Hot QCD Phase Diagram From Holographic Einstein-Maxwell-Dilaton Models

Abstract: In this review, we provide an up-to-date account of quantitative holographic descriptions of the strongly coupled quark-gluon plasma (QGP) produced in heavy-ion collisions, based on the class of gauge-gravity Einstein-Maxwell-Dilaton (EMD) models. Holography is employed to tentatively map the QCD phase diagram at finite temperature onto a dual theory of charged, asymptotically AdS black holes in 5D. With a quantitative focus on the hot QCD phase diagram, the EMD models reviewed are adjusted to describe lattice results for the finite-temperature QCD equation of state, with 2+1 flavors and physical quark masses, at zero chemical potential and vanishing electromagnetic fields. The predictive power of EMD models is tested by quantitatively comparing their predictions for the hot QCD equation of state at nonzero baryon density and the corresponding state-of-the-art lattice QCD results. The shear and bulk viscosities predicted by these EMD models are also compared to the corresponding profiles favored by the latest phenomenological multistage models describing different heavy-ion data.

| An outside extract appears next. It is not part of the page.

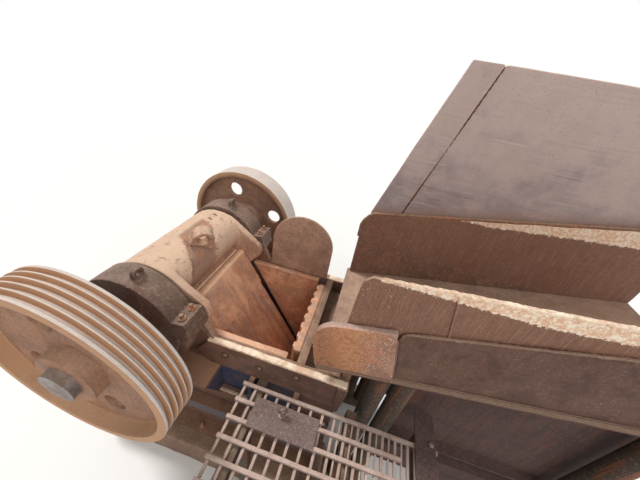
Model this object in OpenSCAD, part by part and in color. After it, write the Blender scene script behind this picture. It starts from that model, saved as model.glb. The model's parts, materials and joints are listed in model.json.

We report preliminary results from a Bayesian analysis which provide systematic evidence that lattice results at finite temperature and zero baryon density strongly constrains the free parameters of EMD models. Remarkably, the set of parameters constrained by lattice results at zero chemical potential produces EMD models in quantitative agreement with lattice QCD results also at finite baryon density. We also review results for equilibrium and transport properties from magnetic EMD models, describing the QGP at finite temperatures and magnetic fields. Finally, we provide a critical assessment of the main limitations and drawbacks of the holographic models reviewed in the present work, and point out some perspectives we believe are of fundamental importance for future developments.